◆ Given task ◆
Quote exactly the lines from the line containing "points = [vertex.co" to the line containing "obj.data.transform(world)", both lines included, please, and nothing more.

◆ Data entries ◆
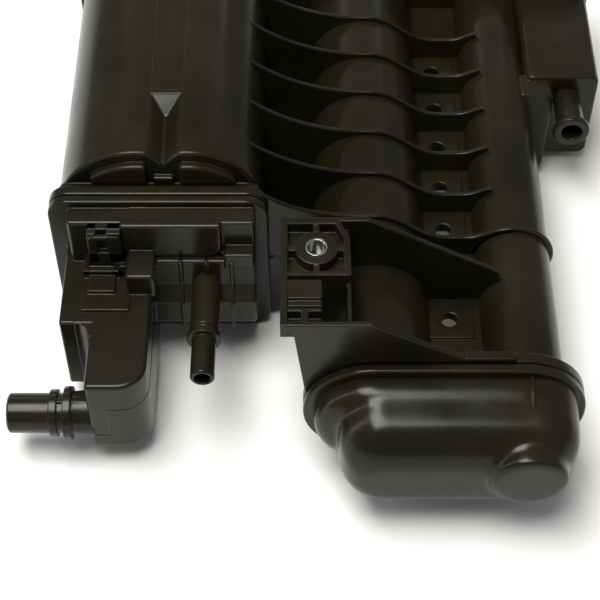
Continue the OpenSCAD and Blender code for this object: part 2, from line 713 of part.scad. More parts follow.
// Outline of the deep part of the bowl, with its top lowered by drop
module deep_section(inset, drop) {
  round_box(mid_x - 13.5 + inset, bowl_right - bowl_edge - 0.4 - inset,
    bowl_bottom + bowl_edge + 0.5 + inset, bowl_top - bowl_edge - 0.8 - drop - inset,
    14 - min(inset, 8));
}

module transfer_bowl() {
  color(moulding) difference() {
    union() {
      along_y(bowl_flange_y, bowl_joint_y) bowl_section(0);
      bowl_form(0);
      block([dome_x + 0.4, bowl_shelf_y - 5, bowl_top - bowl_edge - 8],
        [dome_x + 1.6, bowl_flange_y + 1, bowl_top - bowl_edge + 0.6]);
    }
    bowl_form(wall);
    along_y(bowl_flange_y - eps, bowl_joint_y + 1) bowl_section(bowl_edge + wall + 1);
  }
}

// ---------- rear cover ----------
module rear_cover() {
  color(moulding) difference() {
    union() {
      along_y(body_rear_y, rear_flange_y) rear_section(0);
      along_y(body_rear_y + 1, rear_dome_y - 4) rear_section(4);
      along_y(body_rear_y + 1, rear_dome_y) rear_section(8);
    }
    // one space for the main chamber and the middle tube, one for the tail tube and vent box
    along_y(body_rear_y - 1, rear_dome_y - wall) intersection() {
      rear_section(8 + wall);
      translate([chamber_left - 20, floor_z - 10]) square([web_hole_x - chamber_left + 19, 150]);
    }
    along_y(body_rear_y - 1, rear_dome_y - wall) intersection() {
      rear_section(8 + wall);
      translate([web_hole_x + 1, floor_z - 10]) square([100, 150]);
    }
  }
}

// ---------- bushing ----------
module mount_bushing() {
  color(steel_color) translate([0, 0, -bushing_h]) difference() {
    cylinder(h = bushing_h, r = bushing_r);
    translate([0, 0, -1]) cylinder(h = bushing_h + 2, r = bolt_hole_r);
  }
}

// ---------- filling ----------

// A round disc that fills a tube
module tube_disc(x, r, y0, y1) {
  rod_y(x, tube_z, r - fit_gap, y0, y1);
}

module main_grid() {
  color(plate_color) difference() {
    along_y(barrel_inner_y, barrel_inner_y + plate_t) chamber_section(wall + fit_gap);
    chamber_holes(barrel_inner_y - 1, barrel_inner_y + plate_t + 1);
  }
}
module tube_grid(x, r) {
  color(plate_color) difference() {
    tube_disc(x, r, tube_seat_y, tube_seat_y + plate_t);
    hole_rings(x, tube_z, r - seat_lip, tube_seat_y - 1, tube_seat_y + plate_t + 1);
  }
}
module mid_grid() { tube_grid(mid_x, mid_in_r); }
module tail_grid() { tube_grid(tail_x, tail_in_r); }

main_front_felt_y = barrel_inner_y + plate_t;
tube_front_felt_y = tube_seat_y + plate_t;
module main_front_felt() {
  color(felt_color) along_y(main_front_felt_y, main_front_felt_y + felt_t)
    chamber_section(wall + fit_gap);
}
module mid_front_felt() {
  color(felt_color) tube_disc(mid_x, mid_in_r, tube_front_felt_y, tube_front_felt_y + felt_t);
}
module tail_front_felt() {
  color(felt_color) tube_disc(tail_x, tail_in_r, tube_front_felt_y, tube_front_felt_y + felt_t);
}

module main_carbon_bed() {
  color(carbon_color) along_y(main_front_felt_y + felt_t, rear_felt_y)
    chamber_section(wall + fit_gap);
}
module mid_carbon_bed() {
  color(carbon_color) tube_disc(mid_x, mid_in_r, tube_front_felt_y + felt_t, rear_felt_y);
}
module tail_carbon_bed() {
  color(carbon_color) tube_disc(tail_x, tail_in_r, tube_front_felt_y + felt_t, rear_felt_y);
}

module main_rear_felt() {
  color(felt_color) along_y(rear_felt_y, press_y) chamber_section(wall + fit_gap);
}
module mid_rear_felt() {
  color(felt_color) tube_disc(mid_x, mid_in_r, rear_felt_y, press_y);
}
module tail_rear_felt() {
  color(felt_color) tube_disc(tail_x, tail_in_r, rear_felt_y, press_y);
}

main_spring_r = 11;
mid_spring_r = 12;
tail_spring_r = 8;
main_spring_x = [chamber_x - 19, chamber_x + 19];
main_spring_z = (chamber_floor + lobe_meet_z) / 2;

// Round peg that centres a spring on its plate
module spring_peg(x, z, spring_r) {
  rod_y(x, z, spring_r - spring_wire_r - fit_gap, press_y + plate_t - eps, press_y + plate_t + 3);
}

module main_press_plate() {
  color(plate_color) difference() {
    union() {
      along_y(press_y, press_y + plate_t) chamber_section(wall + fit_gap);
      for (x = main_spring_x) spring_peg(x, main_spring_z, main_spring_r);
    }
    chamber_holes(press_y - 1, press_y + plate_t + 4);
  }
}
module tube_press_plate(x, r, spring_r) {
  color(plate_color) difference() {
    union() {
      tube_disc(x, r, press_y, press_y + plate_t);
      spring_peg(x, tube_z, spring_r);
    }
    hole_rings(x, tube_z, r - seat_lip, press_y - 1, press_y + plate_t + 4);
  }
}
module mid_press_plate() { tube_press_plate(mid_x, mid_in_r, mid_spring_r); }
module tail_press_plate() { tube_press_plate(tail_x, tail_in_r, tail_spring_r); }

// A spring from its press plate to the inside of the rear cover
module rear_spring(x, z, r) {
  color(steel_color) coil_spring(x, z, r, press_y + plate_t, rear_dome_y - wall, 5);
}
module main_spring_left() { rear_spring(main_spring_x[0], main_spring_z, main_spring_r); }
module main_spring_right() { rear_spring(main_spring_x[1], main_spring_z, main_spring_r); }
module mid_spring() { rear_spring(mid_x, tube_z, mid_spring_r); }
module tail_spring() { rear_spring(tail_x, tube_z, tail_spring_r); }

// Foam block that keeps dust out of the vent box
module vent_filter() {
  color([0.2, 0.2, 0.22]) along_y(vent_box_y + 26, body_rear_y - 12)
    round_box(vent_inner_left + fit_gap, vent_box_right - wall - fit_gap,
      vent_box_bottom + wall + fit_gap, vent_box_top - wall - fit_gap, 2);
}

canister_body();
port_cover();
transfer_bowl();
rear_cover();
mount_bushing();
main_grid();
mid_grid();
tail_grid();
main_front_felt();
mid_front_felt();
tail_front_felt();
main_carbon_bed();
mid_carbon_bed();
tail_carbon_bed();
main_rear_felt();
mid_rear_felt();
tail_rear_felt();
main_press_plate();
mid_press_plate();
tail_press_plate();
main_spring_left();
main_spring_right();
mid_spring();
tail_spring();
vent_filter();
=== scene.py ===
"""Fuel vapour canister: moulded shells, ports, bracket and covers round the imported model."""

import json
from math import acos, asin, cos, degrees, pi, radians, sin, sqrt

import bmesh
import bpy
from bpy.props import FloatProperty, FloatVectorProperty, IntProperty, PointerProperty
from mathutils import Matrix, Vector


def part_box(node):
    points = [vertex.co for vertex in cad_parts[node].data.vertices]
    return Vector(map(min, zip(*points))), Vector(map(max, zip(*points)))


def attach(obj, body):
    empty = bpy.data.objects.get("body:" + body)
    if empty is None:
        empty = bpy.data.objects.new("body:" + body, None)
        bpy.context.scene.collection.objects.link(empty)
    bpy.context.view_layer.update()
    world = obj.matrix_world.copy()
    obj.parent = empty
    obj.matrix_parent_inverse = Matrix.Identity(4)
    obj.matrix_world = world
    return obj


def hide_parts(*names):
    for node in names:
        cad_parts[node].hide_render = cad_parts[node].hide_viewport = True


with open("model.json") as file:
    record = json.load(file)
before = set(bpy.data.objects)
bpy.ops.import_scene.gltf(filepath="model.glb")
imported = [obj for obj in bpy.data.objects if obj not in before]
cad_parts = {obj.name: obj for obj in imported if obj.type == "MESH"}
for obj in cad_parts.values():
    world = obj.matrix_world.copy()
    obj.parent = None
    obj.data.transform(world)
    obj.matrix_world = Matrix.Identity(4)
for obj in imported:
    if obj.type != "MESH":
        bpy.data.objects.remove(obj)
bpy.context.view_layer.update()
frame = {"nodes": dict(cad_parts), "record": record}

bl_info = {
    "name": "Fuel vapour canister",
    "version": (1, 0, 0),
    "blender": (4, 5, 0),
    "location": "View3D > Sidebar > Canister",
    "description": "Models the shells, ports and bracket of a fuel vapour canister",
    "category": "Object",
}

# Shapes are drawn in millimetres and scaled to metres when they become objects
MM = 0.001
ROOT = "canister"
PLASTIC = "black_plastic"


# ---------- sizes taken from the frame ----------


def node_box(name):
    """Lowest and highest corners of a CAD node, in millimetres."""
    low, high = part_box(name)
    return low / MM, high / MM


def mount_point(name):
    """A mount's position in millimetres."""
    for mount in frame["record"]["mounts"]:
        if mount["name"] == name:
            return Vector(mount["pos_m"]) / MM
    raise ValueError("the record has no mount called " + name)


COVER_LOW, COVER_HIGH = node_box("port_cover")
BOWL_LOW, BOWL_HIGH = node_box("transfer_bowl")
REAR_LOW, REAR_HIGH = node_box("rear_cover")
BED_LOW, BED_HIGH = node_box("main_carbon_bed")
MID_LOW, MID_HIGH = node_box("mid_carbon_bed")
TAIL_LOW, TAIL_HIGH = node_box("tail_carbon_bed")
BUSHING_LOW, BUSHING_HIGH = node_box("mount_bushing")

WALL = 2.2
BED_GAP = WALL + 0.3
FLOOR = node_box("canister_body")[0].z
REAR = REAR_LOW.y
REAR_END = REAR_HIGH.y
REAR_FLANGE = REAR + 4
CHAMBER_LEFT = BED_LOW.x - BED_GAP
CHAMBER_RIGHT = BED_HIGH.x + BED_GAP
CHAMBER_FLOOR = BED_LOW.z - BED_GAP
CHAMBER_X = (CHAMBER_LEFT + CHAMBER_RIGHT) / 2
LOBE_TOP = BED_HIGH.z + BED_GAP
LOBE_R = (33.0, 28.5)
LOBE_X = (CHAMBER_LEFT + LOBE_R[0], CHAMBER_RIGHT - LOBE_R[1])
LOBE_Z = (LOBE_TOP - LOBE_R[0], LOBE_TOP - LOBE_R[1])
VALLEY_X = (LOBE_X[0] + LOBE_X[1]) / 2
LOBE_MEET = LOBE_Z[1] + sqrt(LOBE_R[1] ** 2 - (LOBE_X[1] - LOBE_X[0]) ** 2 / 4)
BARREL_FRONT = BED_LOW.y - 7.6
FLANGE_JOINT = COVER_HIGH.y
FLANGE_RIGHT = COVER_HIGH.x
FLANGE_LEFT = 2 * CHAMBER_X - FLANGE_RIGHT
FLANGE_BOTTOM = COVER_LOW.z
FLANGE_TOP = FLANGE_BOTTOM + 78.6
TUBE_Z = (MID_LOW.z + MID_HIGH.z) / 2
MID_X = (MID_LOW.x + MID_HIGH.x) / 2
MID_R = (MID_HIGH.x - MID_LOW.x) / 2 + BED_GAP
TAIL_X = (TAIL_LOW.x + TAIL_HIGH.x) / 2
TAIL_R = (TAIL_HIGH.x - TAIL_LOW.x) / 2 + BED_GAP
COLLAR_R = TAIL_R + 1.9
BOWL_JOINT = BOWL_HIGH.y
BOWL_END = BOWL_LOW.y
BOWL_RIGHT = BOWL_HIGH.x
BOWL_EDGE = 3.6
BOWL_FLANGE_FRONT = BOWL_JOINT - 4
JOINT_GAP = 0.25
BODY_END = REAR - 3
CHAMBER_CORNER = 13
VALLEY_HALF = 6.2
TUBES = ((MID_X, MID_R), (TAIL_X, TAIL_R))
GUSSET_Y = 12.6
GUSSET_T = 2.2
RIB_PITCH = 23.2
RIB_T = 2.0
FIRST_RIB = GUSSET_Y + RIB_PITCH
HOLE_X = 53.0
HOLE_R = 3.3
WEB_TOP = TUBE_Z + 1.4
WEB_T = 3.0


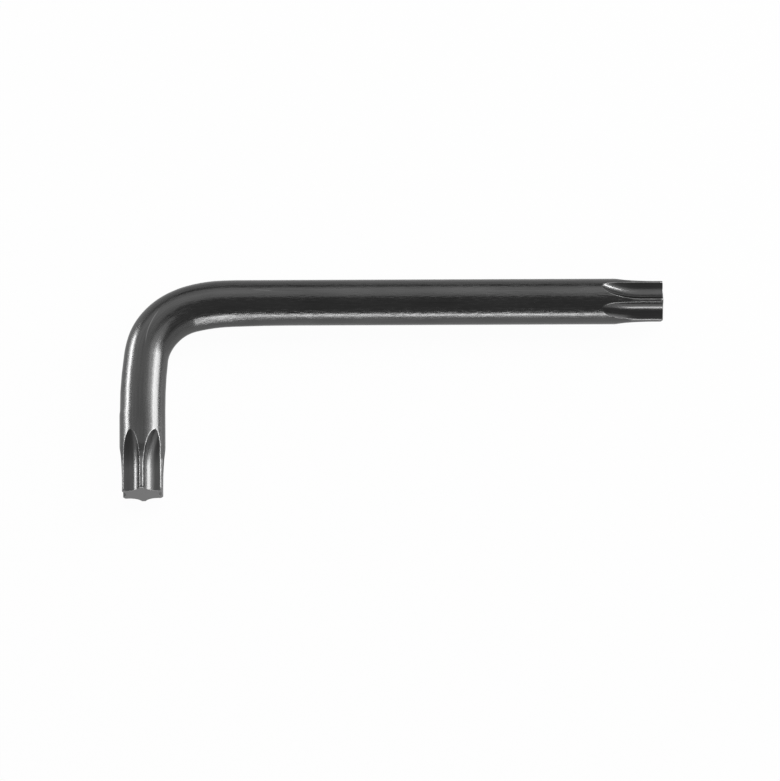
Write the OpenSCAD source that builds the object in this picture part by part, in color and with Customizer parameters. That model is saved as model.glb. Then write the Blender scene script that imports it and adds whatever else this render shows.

◆ Task solution ◆
    points = [vertex.co for vertex in cad_parts[node].data.vertices]
    return Vector(map(min, zip(*points))), Vector(map(max, zip(*points)))


def attach(obj, body):
    empty = bpy.data.objects.get("body:" + body)
    if empty is None:
        empty = bpy.data.objects.new("body:" + body, None)
        bpy.context.scene.collection.objects.link(empty)
    bpy.context.view_layer.update()
    world = obj.matrix_world.copy()
    obj.parent = empty
    obj.matrix_parent_inverse = Matrix.Identity(4)
    obj.matrix_world = world
    return obj


def hide_parts(*names):
    for node in names:
        cad_parts[node].hide_render = cad_parts[node].hide_viewport = True


with open("model.json") as file:
    record = json.load(file)
before = set(bpy.data.objects)
bpy.ops.import_scene.gltf(filepath="model.glb")
imported = [obj for obj in bpy.data.objects if obj not in before]
cad_parts = {obj.name: obj for obj in imported if obj.type == "MESH"}
for obj in cad_parts.values():
    world = obj.matrix_world.copy()
    obj.parent = None
    obj.data.transform(world)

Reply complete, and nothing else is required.